Para entonces, ya hacía casi un año que Pino d’Angio había conquistado las listas de nuestro país al ritmo de «Qué idea», y faltaba muy poco para que Ryan Paris, Gazebo, Baltimora, Spagna y demás productos bailables gestados en laboratorios transalpinos hicieran lo propio.
En cualquier caso, si hay una canción por la que uno es capaz de recordar a Paolo Rossi y aquella mágica tarde en Sarrià es por «Eye in the Sky», de Alan Parsons Project. Puede sonar bien extraño.

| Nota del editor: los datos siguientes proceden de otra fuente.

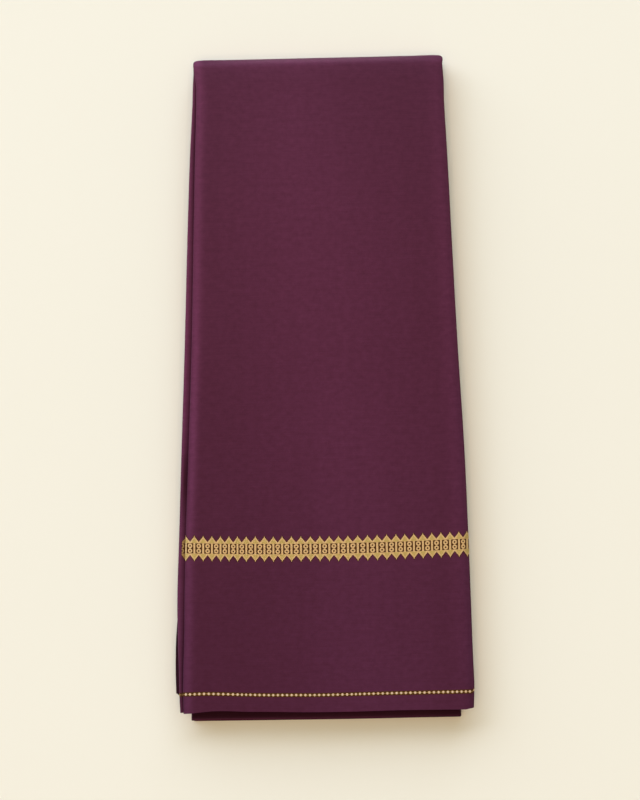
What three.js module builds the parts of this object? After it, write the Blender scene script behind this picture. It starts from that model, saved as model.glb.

A algún documentalista de TVE se le ocurrió utilizarla para sonorizar un extenso reportaje, con imágenes a cámara lenta, que de aquel partido emitió el programa de resúmenes con el que todas las noches nos pegábamos todos a la pantalla del televisor.
Era un hit desde mayo, también aquí. Mi padre tenía incluso la cinta de casete del álbum homónimo. Sonaba en el coche familiar, claro. Tenía lugar de privilegio en la guantera. Ya nunca la he vuelto a escuchar desde entonces. Ni ese ni ningún otro disco de Alan Parsons.
«A algún documentalista de TVE se le ocurrió para sonorizar un extenso reportaje sobre el Brasil-Italia con «Eye In The Sky», de Alan Parsons Project, en lugar de escoger cualquier hit italodisco«.
Pero había algo en su tenue, comercialoide y muy aorizada melancolía, en simbiosis con esos primeros planos de supporters brasileños sollozando desconsolados en la grada, que sugería -y puede que ahí esté su puñetero embrujo- que tras el oropel de la euforia latía la irreparable amargura de esas derrotas que, de tan inexplicables, pueden llegar a ser tan épicas (o incluso más) que la más legendaria de las victorias.
Y eso, al fin y al cabo, es también de lo que trata esta complicada y maravillosa vida en cualquiera de sus aspectos. De alegrías enormes y ejemplares batacazos. Aunque un chaval de ocho años solo fuera capaz de empezar a entenderlo con un bonito video que resumía uno de los partidos de fútbol más inexplicables y locos que podrá ver en su vida.